Nasa launched a couple of rockets in the late 70,s, Voyagers 1 and 2. One of them is still transmitting limited information back to earth from outer space. It's 12 or so trillion miles from Earth, a mere 17 light hours away, and it will pass it's first star in around 40,000 years time. It's travelling at 34,000 Mph.
Fuck me, that's a long way to travel in a day with no congestion and nothing to see for tens of thousands of years.
FWIW, though, I think there is intelligent life out there. I've seen a light in the sky looking like a star suddenly start moving at thousands of miles an hour and disappear over the horizon in a few seconds. I don't know what it was, it wasn't a Ryanair Boeing 737, but the universe has been around for 13.5 billion years or so.
We humans have been on Earth for 300,000 years, and it's only in the last few hundred years technology has advanced. We've been exploring space for the last 60 years, and we've been sending satellites onto our nearest planets for most of that time as well.

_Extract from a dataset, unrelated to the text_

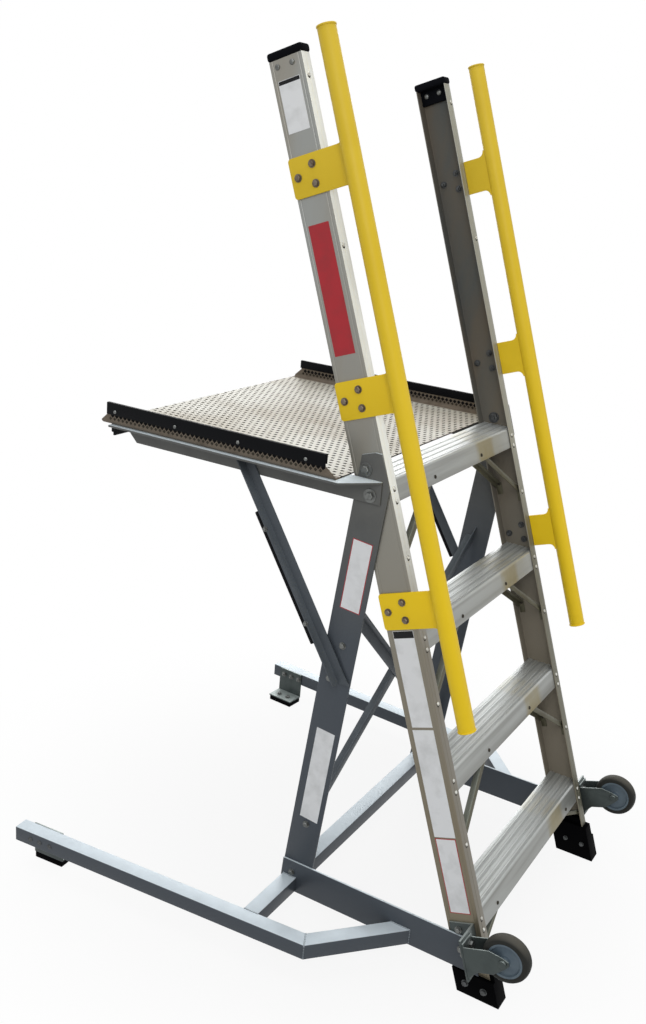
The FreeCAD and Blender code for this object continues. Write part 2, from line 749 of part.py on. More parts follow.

Probes into space, and two of them are on their way to heaven knows where.
Artificial Intelligence is a new concept that's in its infancy on Earth, but it will develop over the coming centuries, and what I saw that night as that light in the sky pretending to be a star suddenly started it's incredible disappearing act, well, could that have been some artificial intelligence craft sent out to home in on radio waves or whatever from some distant planet with intelligent life more advanced than ours but with an understanding the distances involved in space travel are too much for beings to survive?
Maybe it is, who knows, but in the coming years, I wouldn't be surprised if we do something similar given the way AI is developing.